Network topology matters. Peers with prune modes, peers running old versions, or peers behind double NATs will change your experience. Pruning is fine if you don’t need historic blocks locally; it’s a RAM/disk-time tradeoff. If you’re an operator providing services like Electrum servers or lightning routing, pruning won’t cut it—you need full archival history. And yes, that means more disk. Oh, and by the way… if you’re setting up routing for lightning, keep your node online; frequent churn hurts routing tables.

Security stuff: lock down your RPC. Expose only what you need. Use authentication, TLS, or better yet—keep RPC on localhost and tunnel when necessary. Exposing RPC to the internet without strict controls is asking for trouble; I’ve seen folks accidentally leak their RPC credentials and then lose funds. It’s avoidable. Use firewall rules, SSH tunnels, or restricted API proxies. And multi-sig—if you run services that move value, prefer multi-sig and hardware signers. Don’t put everything on one hot node.
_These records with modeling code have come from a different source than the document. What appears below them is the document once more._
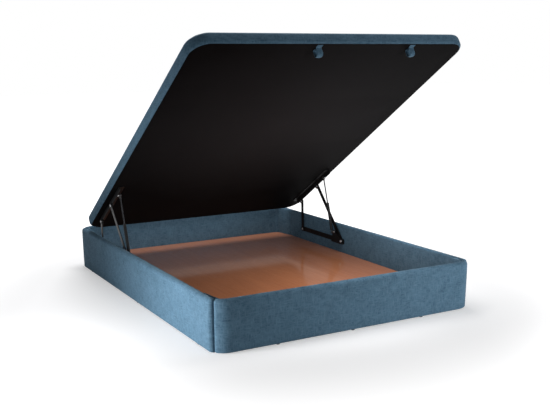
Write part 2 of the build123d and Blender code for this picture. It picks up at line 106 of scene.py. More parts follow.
# Padding of the walls: crown of each face, slow swells, puckers beside the seams
CROWN_OUT = 1.8
CROWN_IN = 0.3
CROWN_REACH = 40.0
WAVE = 0.55
WAVE_LONG = 170.0
WAVE_SHORT = 44.0
SHORT_SHARE = 0.35
PUCKER = 0.45
PUCKER_START = 5.0
PUCKER_REACH = 22.0
PUCKER_PITCH = 27.0
PUCKER_DRIFT = 3
DRIFT_HIGH = 60
DRIFT_LONG = 300
WALL_TOP_SHARE = 0.6

# Padding of the corner wedges, fullest nearer their thick side
POST_CROWN = 5.0
POST_LEAN = 1.7
POST_EDGE_R = 3.0
POST_PLAN_R = 1.1
POST_FACE = 1.5
POST_WAVE = 0.4
POST_WAVE_LONG = 70

# Padding of the platform's border, pleated round its corners and sewn together in joins
BORDER_CROWN = 1.6
BORDER_WAVE = 0.45
BORDER_WAVE_LONG = 120
BORDER_SEAMS = 3
SEAM_DEEP = 1.3
SEAM_REACH = 3.5
PLEAT = 0.5
PLEAT_PITCH = 7.5
BORDER_TOP_SHARE = 0.5

# Lining: sag between the tubes, ripples, and pulls along its stapled edge
SAG = 2.2
SAG_REACH = 90
RIPPLE = 0.5
RIPPLE_LONG = 240
RIPPLE_REACH = 60
PULL = 0.35
PULL_START = 6
PULL_REACH = 26
PULL_PITCH = 13

# Top cloth: rise over the pad, swells, and the dip along its edge
TOP_RISE = 3.2
TOP_REACH = 60
TOP_WAVE = 0.5
TOP_WAVE_LONG = 260
TOP_WAVE_REACH = 50
TOP_DIP = 2.2
DIP_REACH = 4.0
TOP_FACE = LID_THICK - 0.8
TOP_UNDER = LID_THICK - 4.5

# How a hanging strap cups across its width and sways
STRAP_CUP = 1.3
STRAP_SWAY = 1.5
STRAP_HANG = 30

# Finishes: the lining carries a painted highlight, lighter round a point, in metres, and the rail screws
# are black
LINING_HIGHLIGHT_MIDDLE = (0.05, -0.234, 0.94)
BLACK_SCREWS = "_rail_screws"

# Studio, in metres and watts: the floor's glow rises from near the object outwards
FLOOR_HALF = 30.0
GLOW_NEAR = 0.45
GLOW_START = 1.25
GLOW_END = 2.3
WORLD_LIGHT = 0.17

# Lamps: name, place, target, width, depth, watts and beam spread in degrees
LAMPS = (
    ("left", (-2.4, -0.72, 0.3), (-0.75, -0.72, 0.1), 0.5, 0.5, 12, 80),
    ("front", (1.9, -3.7, 0.5), (0.6, -1.0, 0.42), 0.9, 0.9, 10, 56),
    ("top", (0.3, 0.8, 3.4), (0.0, -0.3, 0.0), 2.0, 2.0, 95, 180),
    ("inside", (0.35, -0.7, 0.95), (0.1, -0.35, 0.0), 0.9, 0.3, 6.5, 130),
)

# Camera at the photograph's viewing angle: metres, radians and pixels of the photograph
CAMERA_PLACE = (-2.21942, -4.14377, 1.26661)
CAMERA_YAW = 0.5009
CAMERA_PITCH = 0.2676
CAMERA_ROLL = -0.0093
FOCAL_PIXELS = 828.32
IMAGE_WIDTH = 550
IMAGE_HEIGHT = 412
CENTRE_PIXEL = (264.11, 288.08)
SENSOR = 36.0

LID = Matrix.Translation((0, RAISED_Y, RAISED_Z)) @ Matrix.Rotation(math.radians(-LID_ANGLE), 4, "X")


# Meshes


def piece(name, points, faces, material, body, on_lid=False):
    """A smooth-shaded object from points in millimetres, riding on a body."""
    if on_lid:
        points = [LID @ Vector(p) for p in points]
    mesh = bpy.data.meshes.new(name)
    mesh.from_pydata([Vector(p) * MM for p in points], [], faces)
    mesh.update()
    mesh.polygons.foreach_set("use_smooth", [True] * len(mesh.polygons))
    mesh.materials.append(material)
    obj = bpy.data.objects.new(name, mesh)
    bpy.context.scene.collection.objects.link(obj)
    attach(obj, body)
    return obj


def skin(loops, closed=False):
    """Points and quads over a row of equal closed loops; open ends are capped."""
    count = len(loops[0])
    points = [p for loop in loops for p in loop]
    faces = []
    for i in range(len(loops) if closed else len(loops) - 1):
        a = i * count
        b = (i + 1) % len(loops) * count
        for j in range(count):
            k = (j + 1) % count
            faces.append((a + j, b + j, b + k, a + k))
    if not closed:
        faces.append(tuple(range(count)))
        faces.append(tuple(range(len(points) - 1, len(points) - 1 - count, -1)))
    return points, faces


def net(rows):
    """Points and quads of an open sheet given as equal rows."""
    count = len(rows[0])
    points = [p for row in rows for p in row]
    faces = []
    for i in range(len(rows) - 1):
        for j in range(count - 1):
            a = i * count + j
            faces.append((a, a + 1, a + count + 1, a + count))
    return points, faces


def spread(low, high, count):
    """Evenly spaced values from low to high."""
    return [low + (high - low) * i / count for i in range(count + 1)]


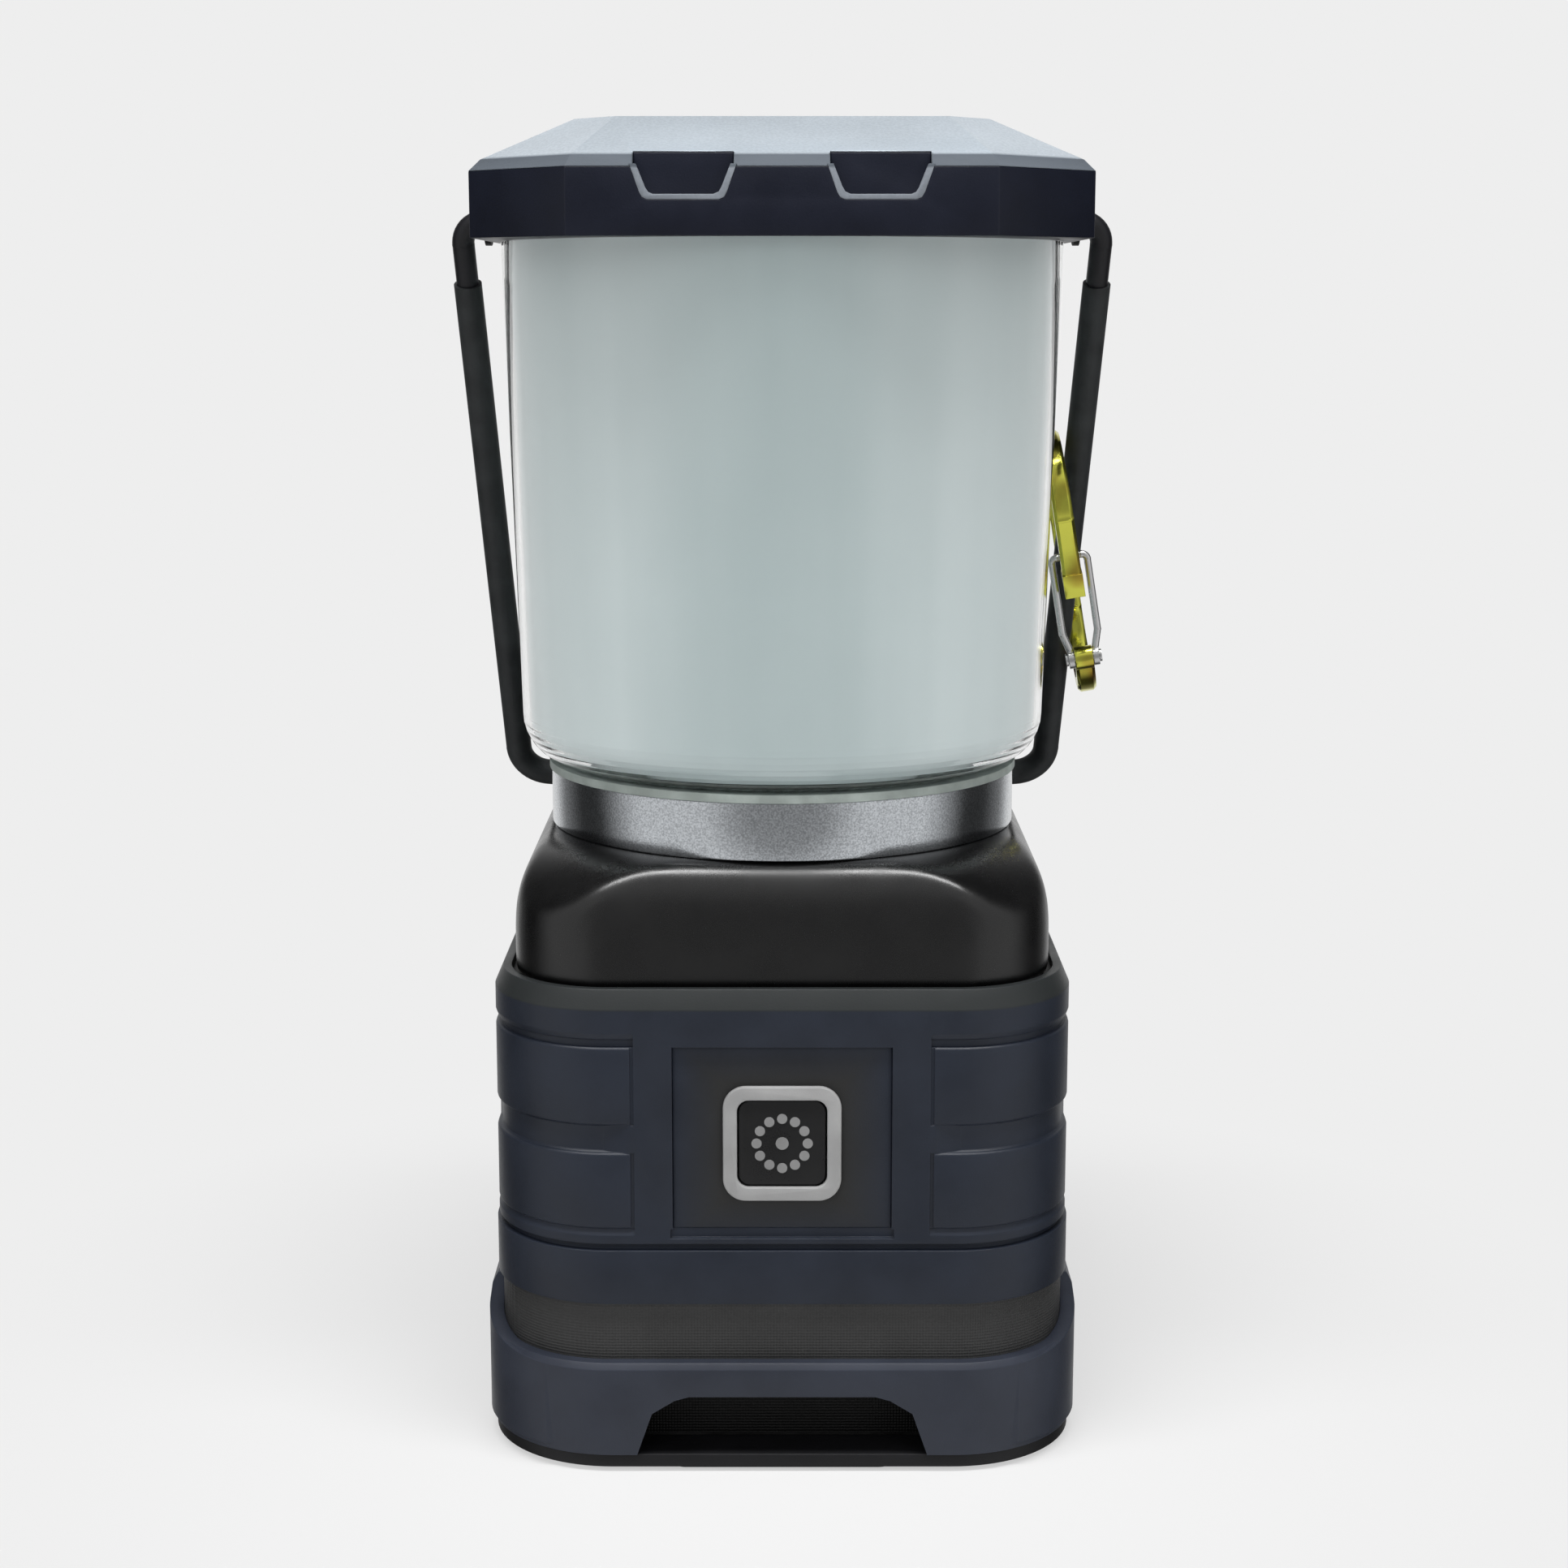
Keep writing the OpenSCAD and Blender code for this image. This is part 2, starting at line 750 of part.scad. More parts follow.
// Points of a shade wall from its bottom hole up, for a wall set in from the globe's outside
function shade_wall(inset, low, high) = let (
        r_low = globe_low_r - inset, r_top = globe_top_r - inset, bend = globe_bend - inset)
    concat([[ring_bore, low]], [for (a = [-90:10:0]) [r_low - bend + bend*cos(a), low + bend + bend*sin(a)]],
        [[r_top, high]]);

module shade_shell(inset, wall, low, high) {
    inner = shade_wall(inset + wall, low + wall, high);
    rotate_extrude() polygon(concat(shade_wall(inset, low, high),
        [for (i = [len(inner) - 1:-1:0]) inner[i]]));
}

module globe() { color([0.8, 0.9, 0.88, 0.4]) shade_shell(0, globe_wall, neck_top, globe_top); }

module diffuser() {
    color([0.85, 0.9, 0.9]) shade_shell(globe_wall + diffuser_gap, diffuser_wall, neck_top + globe_wall,
        globe_top);
}

// ---------- cap ----------

// One notch outline, grown by a margin, open at the top
module notch_outline(grow) {
    low = notch_low - grow;
    half = notch_low_half + grow;
    wide = notch_top_half + grow + 0.6;
    polygon([[-half + 1, low], [half - 1, low], [half - 0.2, low + 0.35], [half + 0.25, low + 1.1],
        [wide, cap_top + 4], [-wide, cap_top + 4], [-half - 0.25, low + 1.1], [0.2 - half, low + 0.35]]);
}

module notches(grow, depth) {
    for (turn = [0, 180], x = [-notch_x, notch_x]) rotate(turn) translate([x, 0])
        front_slab(cap_half + 1, cap_half - depth) notch_outline(grow);
}

module cap_body() {
    color([0.1, 0.11, 0.16]) {
        difference() {
            octagon([cap_half, cap_half], [cap_corner, cap_corner], [globe_top, cap_top]);
            difference() {
                octagon([cave_x, cave_x], [cave_corner, cave_corner], [globe_top - 1, deck_z]);
                for (y = [cave_y, -body_w]) translate([-body_w, y, 0])
                    cube([2*body_w, body_w - cave_y, 2*cap_top]);
                difference() {
                    disc(body_w, globe_top - 2, globe_top + lip_h);
                    disc(lip_r, globe_top - 3, globe_top + lip_h + 1);
                }
            }
            notches(notch_lip, notch_depth);
            translate([0, 0, pivot_z]) {
                for (m = [0, 1]) mirror([m, 0]) across(bush_r, cave_x - 1.3, cap_half + 10);
                across(bush_r + 1.1, -cave_x, cave_x);
            }
            four(cap_screw) {
                disc(cap_shank + 0.1, deck_z - 1, cap_top + 1);
                disc(cap_head + 0.1, cap_top - cap_head_h, cap_top + 1);
            }
        }
        for (turn = [0, 180], x = [-notch_x, notch_x]) rotate(turn) translate([x, 0])
            box([-tab_half, notch_depth - cap_half, cap_top],
                [tab_half, notch_depth + tab - cap_half, cap_top + tab_h]);
    }
}

module cap_screws() {
    color(silver) four(cap_screw) {
        disc(cap_head, cap_top - cap_head_h, cap_top);
        disc(cap_shank, deck_z - 5.3, cap_top - cap_head_h);
    }
}

module top_plate() {
    color([0.72, 0.76, 0.78]) {
        difference() {
            octagon([cap_half, strip_half, roof_half], [cap_corner, strip_corner, roof_corner],
                [cap_top, cap_top + strip_h, roof_top]);
            octagon([cap_half - roof_wall, cap_half - roof_wall, roof_half],
                [cap_corner - roof_wall, cap_corner - roof_wall, roof_corner - 0.7],
                [cap_top - 1, cap_top + 0.9, roof_top - 1.9]);
            notches(0, notch_depth);
            for (turn = [0, 180], x = [-notch_x, notch_x]) rotate(turn) translate([x, 0])
                box([-tab_half - 0.1, -body_w, cap_top - 1],
                    [tab_half + 0.1, notch_depth + tab - cap_half, cap_top + tab_h + 0.1]);
        }
        intersection() {
            difference() {
                notches(notch_lip, notch_depth);
                notches(0, notch_depth + 1);
            }
            box([-cap_half, -cap_half, globe_top], [cap_half, cap_half, cap_top + 0.4]);
        }
    }
}

// ---------- bail ----------

module bail_bushes() {
    color(black) for (m = [0, 1]) mirror([m, 0]) translate([0, 0, pivot_z]) difference() {
        union() {
            across(bush_r, cave_x, cap_half);
            across(bush_r + 1, cap_half, bush_x);
        }
        across(wire_r + fit, cave_x - 1, bush_x + 1);
    }
}

// A round bend in the XZ plane, cut a little short of its ends, where beads join it to what follows
module bend_rod(centre, bend, a0, a1, r) {
    short = 6/bend;
    translate([centre[0], 0, centre[1]]) rotate([90, 0, 0]) {
        rotate(a0 + short) rotate_extrude(angle = a1 - a0 - 2*short) translate([bend, 0]) circle(r);
        for (a = [a0, a1]) rotate(a) translate([bend, 0]) sphere(r + bead);
    }
}

// The bail's arms below a start point, its corners and its bar, in the bail's own frame
module bail_run(r, start) {
    slope = [sin(arm_tilt), cos(arm_tilt)];
    for (m = [0, 1]) mirror([m, 0]) {
        translate([arm_top_x - start*slope[0], 0, -start*slope[1]]) rotate([0, 180 + arm_tilt, 0])
            cylinder(r = r, h = bail_len/slope[1] - low_run - start - joint_gap);
        bend_rod([arm_low_x - low_run, low_bend - bail_len], low_bend, -90, -arm_tilt, r);
    }
    translate([0, 0, -bail_len])
        across(r, low_run + joint_gap - arm_low_x, arm_low_x - low_run - joint_gap);
}

module in_bail() { translate([0, 0, pivot_z]) rotate([bail_lean, 0, 0]) children(); }

module bail_wire() {
    color([0.12, 0.12, 0.13]) in_bail() {
        bail_run(wire_r, top_run + joint_gap);
        for (m = [0, 1]) mirror([m, 0]) {
            across(wire_r, stub_x, arm_top_x - top_run - joint_gap);
            bend_rod([arm_top_x - top_run, -top_bend], top_bend, -arm_tilt, 90, wire_r);
        }
    }
}

module bail_sleeve() {
    color(black) in_bail() difference() {
        bail_run(sleeve_r, sleeve_start);
        bail_run(wire_r, sleeve_start - 2);
    }
}

module bail_clips() {
    color(silver) in_bail() for (m = [0, 1]) mirror([m, 0]) difference() {
        across(wire_r + 1.1, cave_x - 1.7, cave_x - 0.9);
        across(wire_r, cave_x - 3, cave_x);
    }
}

// ---------- carabiner ----------

module in_hook() {
    in_bail() translate([arm_top_x - hook_place*sin(arm_tilt), 0, -hook_place*cos(arm_tilt)])
        rotate([hook_turn - bail_lean, 0, 0]) rotate([0, -hook_tilt, 0]) translate([0, -hook_shift, 0])
            children();
}

// The carabiner's bar in section: flat sides with cut corners, X across the loop
module bar_section(grow = 0) {
    half = bar_half + grow;
    deep = rod + grow;
    polygon([for (m = [1, -1]) each [[m*half, m*(bar_cut - deep)], [m*half, m*(deep - bar_cut)],
        [m*(half - bar_cut), m*deep], [m*(bar_cut - half), m*deep]]]);
}

module loop_bend(z, a0, a1) {
    short = 6/loop_y;
    translate([0, 0, z]) rotate([90, 0, 90]) rotate(a0 + short) rotate_extrude(angle = a1 - a0 - 2*short)
        translate([loop_y, 0]) rotate(90) bar_section();
}

// A straight length of the bar, with a collar that joins it to a bend at its ends
module hook_rod(y, z0, z1) {
    translate([0, y, z0 + joint_gap]) linear_extrude(z1 - z0 - 2*joint_gap) bar_section();
    for (z = [z0, z1]) translate([0, y, z - 2*joint_gap]) linear_extrude(4*joint_gap) bar_section(bead);
}

module carabiner_body() {
    color([0.72, 0.55, 0.28]) in_hook() difference() {
        union() {
            loop_bend(loop_z, 0, 180);
            loop_bend(-loop_z, -171, 0);
            hook_rod(loop_y, -loop_z, loop_z);
            hook_rod(-loop_y, nose_z + 1, loop_z);
            box([-nose_half, -loop_y - 2, nose_z], [nose_half, 1.4 - loop_y, nose_z + nose_h]);
            translate([0, gate_y, gate_z]) across(hinge_r, -hinge_half, hinge_half);
        }
        translate([0, gate_y, gate_z]) across(pin_r, -9, 9);
    }
}

module gate_rivet() {
    color(silver) in_hook() translate([0, gate_y, gate_z]) {
        across(pin_r, -3.1, 3.1);
        for (m = [0, 1]) mirror([m, 0]) across(rivet_head_r, eye_x + 0.6, eye_x + 1);
    }
}

// A leg of the gate from one [x, z] to another
module leg(x0, z0, x1, z1) {
    run = norm([x1 - x0, z1 - z0]);
    translate([x0, 0, z0]) rotate([0, atan((x1 - x0)/(z1 - z0)), 0])
        cylinder(r = gate_r, h = run - joint_gap);
}

module gate_wire() {
    reach = gate_end - [gate_y, gate_z];
    tip = norm(reach);
    color(silver) in_hook() translate([0, gate_y, gate_z]) {
        rotate([-atan(reach[0]/reach[1]), 0, 0]) {
            for (m = [0, 1]) mirror([m, 0]) {
                leg(eye_x, 1.5, gate_x, 5);
                translate([gate_x, 0, 5]) sphere(gate_r + bead);
                translate([gate_x, 0, 5 + joint_gap]) cylinder(r = gate_r, h = tip - 6 - 2*joint_gap);
                bend_rod([gate_x - 1, tip - 1], 1, 0, 90, gate_r);
            }
            translate([0, 0, tip]) across(gate_r, 1 + joint_gap - gate_x, gate_x - 1 - joint_gap);
        }
        for (m = [0, 1]) mirror([m, 0]) difference() {
            across(1.7, eye_x - 0.5, eye_x + 0.5);
            across(pin_r + 0.05, 0, 9);
        }
    }
}

foot_pads();
base_plate();
base_screws();
base_door();
door_seal();
door_screw();
cell_springs();
base_bumper();
lower_housing();
battery_tray();
cell_1();
cell_2();
cell_3();
cell_4();
top_contacts();
battery_leads();
grip_sleeve();
switch_panel();
button_ring();
button_cap();
button_icon();
button_spring();
switch_board();
tact_switch();
upper_housing();
driver_board();
board_screws();
housing_screws();
led_leads();
neck_ring();
shade_seal();
led_plate();
light_column();
led_boards();
led_chips();
cap_reflector();
diffuser();
globe();
cap_body();
cap_screws();
top_plate();
bail_bushes();
bail_wire();
bail_sleeve();
bail_clips();
carabiner_body();
gate_wire();
gate_rivet();
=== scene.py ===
"""Camping lantern: the finish of every surface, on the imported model."""
import json
import math

import bmesh
import bpy
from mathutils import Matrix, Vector


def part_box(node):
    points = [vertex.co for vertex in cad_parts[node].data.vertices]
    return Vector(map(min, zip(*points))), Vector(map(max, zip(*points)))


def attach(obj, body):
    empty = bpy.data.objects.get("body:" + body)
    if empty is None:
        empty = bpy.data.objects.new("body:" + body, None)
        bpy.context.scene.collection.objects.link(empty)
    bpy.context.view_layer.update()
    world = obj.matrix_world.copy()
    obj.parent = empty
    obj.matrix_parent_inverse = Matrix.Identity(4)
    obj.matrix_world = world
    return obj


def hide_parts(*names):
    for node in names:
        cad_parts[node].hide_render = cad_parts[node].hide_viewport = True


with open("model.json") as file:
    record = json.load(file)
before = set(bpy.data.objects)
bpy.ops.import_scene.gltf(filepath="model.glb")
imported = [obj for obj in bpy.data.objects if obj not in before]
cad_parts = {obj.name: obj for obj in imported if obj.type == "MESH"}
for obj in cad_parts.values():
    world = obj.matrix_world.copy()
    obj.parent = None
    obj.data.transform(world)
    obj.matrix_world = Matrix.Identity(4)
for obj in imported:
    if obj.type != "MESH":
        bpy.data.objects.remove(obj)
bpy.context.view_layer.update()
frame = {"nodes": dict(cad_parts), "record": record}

MM = 0.001
NODES = frame["nodes"]
RECORD = frame["record"]
BODIES = RECORD["behaviour"]["bodies"]
BODY_OF = {node: body for body, nodes in BODIES.items() for node in nodes}
SLOT_OF = {part["node"]: part["material_slot"] for part in RECORD["subparts"]}


def placed(name, data):
    """Puts an object in the scene, at its origin."""
    made = bpy.data.objects.new(name, data)
    bpy.context.scene.collection.objects.link(made)
    return made


def mesh_of(work, name):
    """Turns a bmesh into a mesh and frees it."""
    mesh = bpy.data.meshes.new(name)
    work.to_mesh(mesh)
    work.free()
    return mesh


# ---------- camera and lamps ----------

IMAGE = 1932
SENSOR = 36
FOCAL_PX = 3300
CAMERA_PLACE = (0.0003, -0.464, 0.1908)
CAMERA_TILT = 10.3                    # degrees, downwards

LANTERN_MIDDLE = (0, 0, 0.12)
# place, target, width and height in metres, and watts
LAMPS = {
    "key": ((-0.4, -0.95, 0.75), LANTERN_MIDDLE, (0.7, 0.5), 4),
    "fill": ((0.55, -0.9, 0.35), LANTERN_MIDDLE, (0.5, 0.8), 2.6),
    "top": ((0, -0.22, 0.95), (0, -0.04, 0.1), (0.9, 0.16), 10),
}
MIRRORED_LAMP = "top"


def make_camera():
    lens = bpy.data.cameras.new("view")
    lens.sensor_width = SENSOR
    lens.lens = SENSOR * FOCAL_PX / IMAGE
    camera = placed("view", lens)
    camera.location = CAMERA_PLACE
    camera.rotation_euler = (math.radians(90 - CAMERA_TILT), 0, 0)
    bpy.context.scene.camera = camera


def make_lamp(name, place, target, size, power):
    """A soft box that the clear globe doesn't show, nor glossy surfaces unless it is mirrored."""
    lamp = bpy.data.lights.new(name, "AREA")
    lamp.shape = "RECTANGLE"
    lamp.size, lamp.size_y = size
    lamp.energy = power
    holder = placed(name, lamp)
    holder.visible_glossy = name == MIRRORED_LAMP
    holder.visible_transmission = False
    holder.location = place
    holder.rotation_euler = (Vector(target) - Vector(place)).to_track_quat("-Z", "Y").to_euler()


# ---------- shader maths ----------

NOISE_RANGE = (0.3, 0.7)              # where nearly all of a noise lies
RUBBED = 0.85                         # cosine of how far a rounded edge turns from its face
UNTOUCHED = 0.995


class Value:
    """A socket of one shading tree, with the operators that shader maths needs."""

    def __init__(self, shading, socket):
        self.shading = shading
        self.socket = socket

    def maths(self, operation, *values):
        return self.shading.node("Math", {"operation": operation}, self, *values)

    def __add__(self, other):
        return self.maths("ADD", other)

    def __sub__(self, other):
        return self.maths("SUBTRACT", other)

    def __rsub__(self, other):
        return self.maths("MULTIPLY", -1).maths("ADD", other)

    def __mul__(self, other):
        return self.maths("MULTIPLY", other)

    def __abs__(self):
        return self.maths("ABSOLUTE")

    __radd__ = __add__
    __rmul__ = __mul__

    def between(self, low, high, to_low=0.0, to_high=1.0):
        """The value's way from low to high, held at its ends and spread over a new range."""
        return self.shading.node("MapRange", {"clamp": True}, self, low, high, to_low, to_high)

    def spread(self, to_low=0.0, to_high=1.0):
        """A noise spread over a new range."""
        return self.between(*NOISE_RANGE, to_low, to_high)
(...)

Resilience: automated monitoring makes a huge difference. Nagios, Prometheus, or even simple cron checks that restart the service and alert you—those are lifesavers. You don’t need enterprise tooling, but you do need alerts so you know when the node drops below some peer threshold or stops accepting blocks. Some days my node gets lonely—that’s when I dig in. Other days it hums along and I forget it exists until a network event causes me to notice. That’s okay. Plan for both states.

Frequently Asked Questions

Do I need a powerful machine to run a full node?

Not necessarily. You can run a node on modest hardware, but SSD and decent RAM (8GB+) reduce sync time and improve stability. If you plan to host services or mine, allocate more resources. And don’t skimp on backups—hardware fails.

Can I mine without running a node?

Yes, but you’ll be trusting someone else’s validation and templates. That can lead to wasted work or subtle consensus risks. If you care about sovereignty, run your own node alongside your miner.

Is pruning safe?

Pruning is safe for most personal use-cases and reduces disk requirements dramatically. However, if you need to serve historical data (forensics, block-explorers, archival services), don’t prune. Also note that pruning affects reorg performance in some edge cases.